A message of environmental protection, the author does a great job of conveying the historic events and perspectives from an approach that it is relevant for modern readers.
Few might know the story of Eden and the orca’s that worked with whalers in Australia. This story, I hope, will bring that story into the light. While much of the story in The Whaler’s Daughter differs from what is recounted of the events in Eden, there is enough to align the stories.
Along with themes of protecting the environment, caring for and working with animals, The Whaler’s Daughter also raises themes around the roles of women. Savannah is a strong and headstrong character. She knows exactly what she wants and that is to ride in the whaling boats along with her father’s crew. As she fights for her place, she has more encounters with the orcas.
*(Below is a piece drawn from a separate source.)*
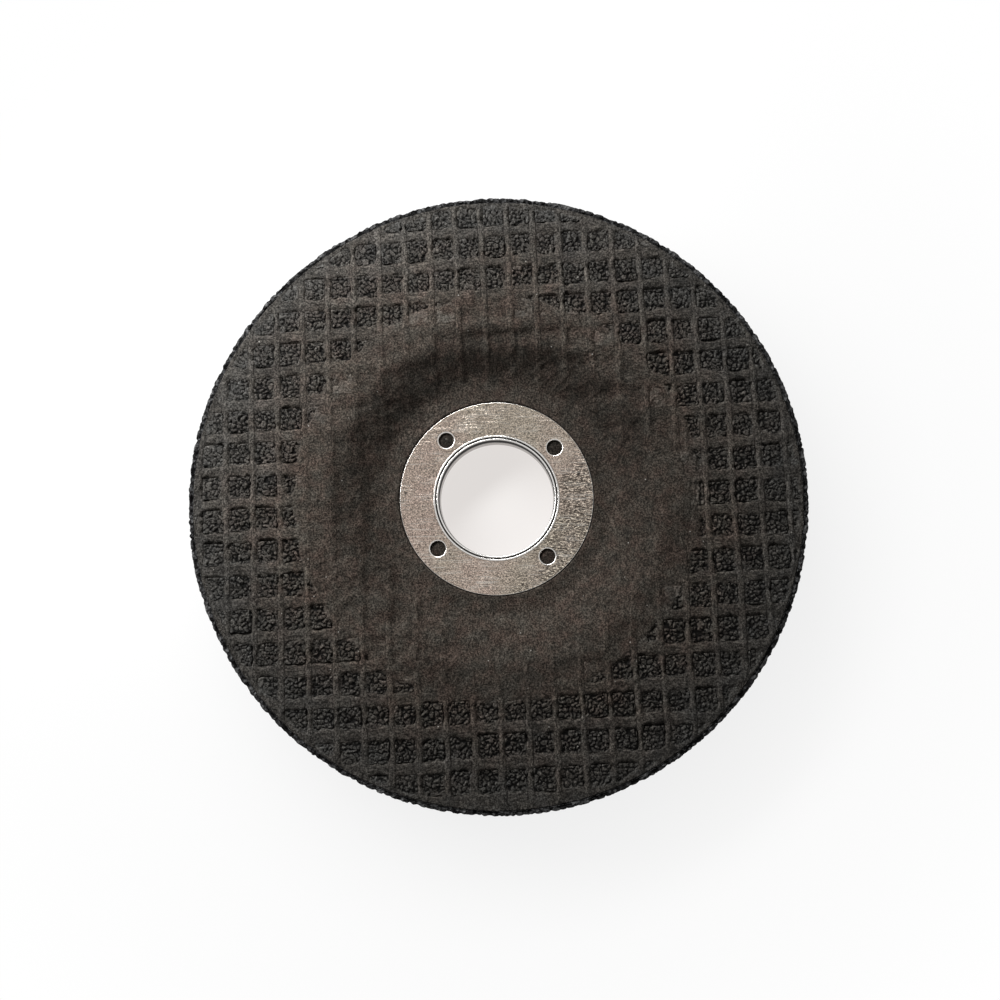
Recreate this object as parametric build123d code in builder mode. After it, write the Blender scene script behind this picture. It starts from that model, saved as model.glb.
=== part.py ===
from build123d import *
from math import cos, hypot, radians, sin
import os

# Depressed-centre grinding disc, lying on the back of its hub with the concave face up.
# The origin is the centre of the bore on the hub's back face, and +Z points to the concave side.
# All sizes are in millimetres.

# Disc
disc_diameter = 115.0
disc_thickness = 6.0
rim_edge_radius = 0.7
bare_rim_width = 0.9

# Dish: flat floor, sloping wall, flat outer ring, the same on both faces
dish_depth = 4.5
dish_floor_land = 5.8
dish_wall_run = 4.9
dish_bend_radius = 5.0

# Steel hub
bore_diameter = 22.23
bushing_sheet = 0.5
bushing_inner_bend = 0.2
flange_proud = 0.1
washer_ring_width = 6.835
washer_thickness = 0.5
washer_proud = 0.1
washer_fit = 0.05
lip_width = 0.96
lip_height = 0.32
lip_seat_depth = 0.1
lip_seat_gap = 0.05
hub_edge_radius = 0.12
seat_gap = 0.05
seat_slope_run = 0.2

# Small holes in the washer
hole_diameter = 2.8
hole_from_washer_bore = 3.085
hole_count = 4
hole_turn = 41.0
hole_edge_radius = 0.2

# Centre blotter
blotter_land = 8.0
blotter_thickness = 0.15

# Reinforcing mesh: a sheet with an open gap between the strands, and raised warp strands
mesh_thickness = 0.5
strand_relief = 0.15
strand_shoulder = 0.1
warp_pitch = 4.96
warp_strand_width = 1.2
weft_pitch = 6.2
weft_strand_width = 2.25
weave_turn = 2.38
weave_skew = 0.87
weave_x = 1.55
weave_y = 4.45
gap_to_blotter = 1.3
gap_to_mesh_edge = 1.1

# Radii that follow
disc_radius = disc_diameter / 2
bore_radius = bore_diameter / 2
neck_radius = bore_radius + bushing_sheet
lip_foot_radius = bore_radius + lip_width
washer_bore_radius = neck_radius + washer_fit
washer_radius = washer_bore_radius + washer_ring_width
flange_radius = washer_radius
dish_floor_radius = washer_radius + dish_floor_land
dish_shoulder_radius = dish_floor_radius + dish_wall_run
blotter_radius = dish_shoulder_radius + blotter_land
mesh_radius = disc_radius - bare_rim_width
back_mesh_hole_radius = neck_radius + bushing_inner_bend

# Gaps and raised strands of the mesh
gap_width = warp_pitch - warp_strand_width
gap_height = weft_pitch - weft_strand_width
raised_width = warp_strand_width - 2 * strand_shoulder

# Levels on the flat outer ring, from the back face up. On the hub they are lower by dish_depth.
back_crest = flange_proud + dish_depth
back_sheet = back_crest + strand_relief
back_core = back_sheet + mesh_thickness
front_crest = back_crest + disc_thickness
front_sheet = front_crest - strand_relief
front_core = front_sheet - mesh_thickness

# The steel parts are let into both faces of the hub
washer_top = front_sheet - dish_depth + blotter_thickness + washer_proud
washer_seat = washer_top - washer_thickness
lip_seat = washer_top - lip_seat_depth
washer_sink = front_sheet - dish_depth + blotter_thickness - washer_seat
flange_sink = bushing_sheet - (back_sheet - dish_depth)


def pressed_line(level, inner, outer, steel_radius, step):
    """Half section of one pressed face, from the hole out, with a step at the seat of the steel part."""
    seat_radius = steel_radius + seat_gap
    hub_level = level - dish_depth
    return FilletPolyline(
        (inner, hub_level + step),
        (seat_radius, hub_level + step),
        (seat_radius + seat_slope_run, hub_level),
        (dish_floor_radius, hub_level),
        (dish_shoulder_radius, level),
        (outer, level),
        radius=(0, 0, dish_bend_radius, dish_bend_radius),
    )


def front_line(level, outer):
    """A face on the concave side, let down under the washer."""
    return pressed_line(level, neck_radius, outer, washer_radius, -washer_sink)


def back_line(level, inner, outer):
    """A face on the convex side, let up over the flange."""
    return pressed_line(level, inner, outer, flange_radius, flange_sink)


def gap_corners():
    """The four corners of one gap about its centre. Its sides run along the slightly skewed strands."""
    warp_angle = radians(weave_turn)
    weft_angle = radians(weave_turn + weave_skew)
    half_width = gap_width / 2 / cos(radians(weave_skew))
    half_height = gap_height / 2 / cos(radians(weave_skew))
    corners = []
    for side, end in ((-1, -1), (1, -1), (1, 1), (-1, 1)):
        x = side * half_width * cos(weft_angle) - end * half_height * sin(warp_angle)
        y = side * half_width * sin(weft_angle) + end * half_height * cos(warp_angle)
        corners.append((x, y))
    return corners


def gap_places():
    """Centres of the gaps that lie whole in the ring between the blotter and the rim."""
    warp_angle = radians(weave_turn)
    weft_angle = radians(weave_turn + weave_skew)
    column_step = warp_pitch / cos(radians(weave_skew))
    row_step = weft_pitch / cos(radians(weave_skew))
    steps = int(disc_diameter / min(warp_pitch, weft_pitch))
    places = []
    for column in range(-steps, steps + 1):
        for row in range(-steps, steps + 1):
            x = weave_x + column * column_step * cos(weft_angle) - row * row_step * sin(warp_angle)
            y = weave_y + column * column_step * sin(weft_angle) + row * row_step * cos(warp_angle)
            corner_radii = [hypot(x + dx, y + dy) for dx, dy in gap_corners()]
            clear_of_blotter = min(corner_radii) > blotter_radius + gap_to_blotter
            clear_of_rim = max(corner_radii) < mesh_radius - gap_to_mesh_edge
            if clear_of_blotter and clear_of_rim:
                places.append((x, y))
    return places


def gaps_sketch(level):
    """All the whole gaps of one mesh, at a level."""
    with BuildSketch(Plane.XY.offset(level)) as gaps:
        with Locations(*gap_places()):
            Polygon(*gap_corners(), align=None)
    return gaps.sketch


def warp_sketch(level, inner_radius):
    """The raised strands of one mesh on the flat outer ring, at a level."""
    strands = 2 * int(disc_diameter / warp_pitch)
    with BuildSketch(Plane.XY.offset(level)) as warp:
        with Locations(Location((weave_x, weave_y, 0), (0, 0, weave_turn))):
            with GridLocations(warp_pitch, weft_pitch, strands, 1):
                Rectangle(raised_width, 2 * disc_diameter)
        Circle(mesh_radius, mode=Mode.INTERSECT)
        Circle(inner_radius, mode=Mode.SUBTRACT)
    return warp.sketch


# Abrasive body: a dished disc with a low lip at the rim, level with the mesh that lies inside it
with BuildPart() as abrasive_body:
    with BuildSketch(Plane.XZ):
        with BuildLine():
            lower = back_line(back_core, neck_radius, mesh_radius)
            upper = front_line(front_core, mesh_radius)
            Polyline(
                (mesh_radius, back_core),
                (mesh_radius, back_sheet),
                (disc_radius, back_sheet),
                (disc_radius, front_sheet),
                (mesh_radius, front_sheet),
                (mesh_radius, front_core),
            )
            Line(lower @ 0, upper @ 0)
        make_face()
    revolve(axis=Axis.Z)
    circles = abrasive_body.edges().filter_by(GeomType.CIRCLE)
    fillet(circles.filter_by(lambda edge: edge.radius > disc_radius - 0.01), rim_edge_radius)
abrasive_body.part.label = "abrasive_body"

# Front mesh: pressed into the concave face, open between its strands, solid where the blotter hides it
with BuildPart() as front_mesh:
    with BuildSketch(Plane.XZ):
        with BuildLine():
            lower = front_line(front_core, mesh_radius)
            upper = front_line(front_sheet, mesh_radius)
            Line(lower @ 0, upper @ 0)
            Line(lower @ 1, upper @ 1)
        make_face()
    revolve(axis=Axis.Z)
    extrude(gaps_sketch(front_core), amount=mesh_thickness, mode=Mode.SUBTRACT)
    extrude(warp_sketch(front_sheet, blotter_radius), amount=strand_relief)
front_mesh.part.label = "front_mesh"

# Back mesh: the same on the convex face, with its strands on the underside
with BuildPart() as back_mesh:
    with BuildSketch(Plane.XZ):
        with BuildLine():
            lower = back_line(back_sheet, back_mesh_hole_radius, mesh_radius)
            upper = back_line(back_core, back_mesh_hole_radius, mesh_radius)
            Line(lower @ 0, upper @ 0)
            Line(lower @ 1, upper @ 1)
        make_face()
    revolve(axis=Axis.Z)
    extrude(gaps_sketch(back_sheet), amount=mesh_thickness, mode=Mode.SUBTRACT)
    extrude(warp_sketch(back_crest, blotter_radius), amount=strand_relief)
back_mesh.part.label = "back_mesh"

# Centre blotter: thin paper over the mesh, from the neck of the bushing up the wall of the dish
with BuildPart() as centre_blotter:
    with BuildSketch(Plane.XZ):
        with BuildLine():
            lower = front_line(front_sheet, blotter_radius)
            upper = front_line(front_sheet + blotter_thickness, blotter_radius)
            Line(lower @ 0, upper @ 0)
            Line(lower @ 1, upper @ 1)
        make_face()
    revolve(axis=Axis.Z)
centre_blotter.part.label = "centre_blotter"

# Hub bushing: one piece of sheet steel, with a flange on the back and a lip rolled over the washer
with BuildPart() as hub_bushing:
    with BuildSketch(Plane.XZ):
        with BuildLine():
            FilletPolyline(
                (flange_radius, 0),
                (bore_radius, 0),
                (bore_radius, lip_seat),
                radius=bushing_sheet + bushing_inner_bend,
            )
            ThreePointArc(
                (bore_radius, lip_seat),
                (bore_radius + lip_width / 2, washer_top + lip_height),
                (lip_foot_radius, lip_seat),
            )
            FilletPolyline(
                (lip_foot_radius, lip_seat),
                (neck_radius, lip_seat),
                (neck_radius, bushing_sheet),
                (flange_radius, bushing_sheet),
                (flange_radius, 0),
                radius=(0, bushing_inner_bend, 0),
            )
        make_face()
    revolve(axis=Axis.Z)
    circles = hub_bushing.edges().filter_by(GeomType.CIRCLE)
    fillet(circles.filter_by(lambda edge: edge.radius > flange_radius - 0.01), hub_edge_radius)
hub_bushing.part.label = "hub_bushing"

# Hub washer: punched sheet steel with rolled-over edges, and a coined seat where the lip holds it down
with BuildPart() as hub_washer:
    with BuildSketch(Plane.XY.offset(washer_seat)):
        Circle(washer_radius)
        Circle(washer_bore_radius, mode=Mode.SUBTRACT)
        with PolarLocations(washer_bore_radius + hole_from_washer_bore, hole_count, start_angle=hole_turn):
            Circle(hole_diameter / 2, mode=Mode.SUBTRACT)
    extrude(amount=washer_thickness)
    with BuildSketch(Plane.XY.offset(lip_seat)):
        Circle(lip_foot_radius + lip_seat_gap)
    extrude(amount=lip_seat_depth, mode=Mode.SUBTRACT)
    top_circles = hub_washer.faces().sort_by(Axis.Z)[-1].edges()
    fillet(top_circles.filter_by(lambda edge: edge.radius < hole_diameter), hole_edge_radius)
    circles = hub_washer.edges().filter_by(GeomType.CIRCLE)
    fillet(circles.filter_by(lambda edge: edge.radius > washer_radius - 0.01), hub_edge_radius)
hub_washer.part.label = "hub_washer"

os.makedirs("parts", exist_ok=True)
export_step(abrasive_body.part, "parts/abrasive_body.step")
export_step(front_mesh.part, "parts/front_mesh.step")
export_step(back_mesh.part, "parts/back_mesh.step")
export_step(centre_blotter.part, "parts/centre_blotter.step")
export_step(hub_bushing.part, "parts/hub_bushing.step")
export_step(hub_washer.part, "parts/hub_washer.step")
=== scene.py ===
import math

import bpy
import numpy as np
from mathutils import Matrix, Vector


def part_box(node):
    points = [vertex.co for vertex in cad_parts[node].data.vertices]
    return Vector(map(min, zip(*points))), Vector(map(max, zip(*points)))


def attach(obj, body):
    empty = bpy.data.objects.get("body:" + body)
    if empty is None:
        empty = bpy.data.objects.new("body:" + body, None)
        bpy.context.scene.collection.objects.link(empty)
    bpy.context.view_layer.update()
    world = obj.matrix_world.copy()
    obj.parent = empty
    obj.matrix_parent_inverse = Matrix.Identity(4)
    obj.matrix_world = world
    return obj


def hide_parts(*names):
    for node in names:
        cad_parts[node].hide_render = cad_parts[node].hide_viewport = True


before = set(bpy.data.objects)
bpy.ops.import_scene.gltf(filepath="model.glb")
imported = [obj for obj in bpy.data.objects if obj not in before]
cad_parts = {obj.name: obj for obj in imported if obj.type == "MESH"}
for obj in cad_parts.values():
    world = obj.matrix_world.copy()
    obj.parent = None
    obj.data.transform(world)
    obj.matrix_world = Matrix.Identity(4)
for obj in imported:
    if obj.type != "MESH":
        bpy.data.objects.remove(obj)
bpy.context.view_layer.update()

mm = 0.001

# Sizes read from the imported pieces, in millimetres
disc_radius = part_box("abrasive_body")[1].x / mm
mesh_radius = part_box("front_mesh")[1].x / mm
blotter_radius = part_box("centre_blotter")[1].x / mm
washer_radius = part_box("hub_washer")[1].x / mm
washer_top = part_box("hub_washer")[1].z / mm
washer_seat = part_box("hub_washer")[0].z / mm
front_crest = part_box("front_mesh")[1].z / mm
lip_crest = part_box("hub_bushing")[1].z / mm

# Sizes that the disc is made to, in millimetres
disc_thickness = 6.0
dish_depth = 4.5
dish_floor_radius = washer_radius + 5.8
dish_shoulder_radius = dish_floor_radius + 4.9
dish_bend_radius = 5.0
mesh_thickness = 0.5
strand_relief = 0.15
blotter_thickness = 0.15
bore_radius = 11.115
bushing_sheet = 0.5
bushing_outer_bend = 0.7
bushing_inner_bend = 0.2
flange_edge = 0.12
lip_width = 0.96
lip_seat_depth = 0.1
seat_gap = 0.05
hole_count = 4
hole_circle = 14.75
hole_radius = 1.4
hole_turn = 41.0

# The weave, in millimetres and degrees
warp_pitch = 4.96
weft_pitch = 6.2
gap_width = 3.76
gap_height = 3.95
gap_corner = 0.62
weave_x = 1.55
weave_y = 4.45
weave_turn = 2.38
weave_skew = 0.87
warp_angle = math.radians(weave_turn)
weft_angle = math.radians(weave_turn + weave_skew)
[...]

She initially fears and hates them, holding them accountable for the death of her family members. But as she gets to know them more, learns of the plans of the nearby towns leaders and gets her first encounter on a whaling boat, Sav must change everything she thought she knew.
When We Were Strangers – Alex Richards – Bloomsbury YA – Published 27 July 2021
Seventeen-year-old Evie Parker is devastated in the wake of her father’s sudden death. But she knows something her mother doesn’t: the day of his heart attack, her dad was planning to move out. After finding his packed bags, an impulsive Evie puts everything away, desperate to spare her mom more heartache.
To make matters worse, Evie soon learns the reason her father was going to leave: he had been dating his twenty-two-year-old receptionist, Bree, who is now six months pregnant. Desperate to distract herself, Evie signs up for a summer photography class where she meets a motley crew of students, including quirky and adorable Declan. Still, Evie can’t stop thinking about her father’s mistress. Armed with a telephoto lens, she caves to her curiosity, and what starts as a little bit of spying on Bree quickly becomes full-blown stalking. And when an emergency forces Evie to help Bree, she learns there’s more to the story than she ever knew…
I am a massive fan of Accidental, so I was eager to pick up the author’s latest novel, When We Are Strangers. Again, Alex Richards delivers a novel that is full of emotional tension.
Evie Parker is distraught to learn of her father’s death. But when she finds his bags packed, ready to leave her and her mum for his pregnant mistress, Evie decides to unpack them and hide the truth from her mother. As she carries the weight of both the secret and her grief, Evie finds herself turned towards photography and entered into a photography course by her uncle. The course and her eclectic classmates give Evie the outlet she needs, but when she happens upon her father’s mistress and begins to capture images of her, Evie learns there is so much she didn’t know and so much she has still to learn.
When We Were Strangers is both gut-wrenching but also uplifting. For all the grief and emotional baggage Evie is carrying, there are moments of light, humour and human connection. I very much enjoyed Evie’s voice. She narrates the story and her teenage-ness just shines through so authentically and uniquely. She is sad, lonely and grieving and that comes through in her words and thoughts. At times she seems whiney or sulky, but that is so perfectly real. She has the right to be snarky and she uses that to the best effect.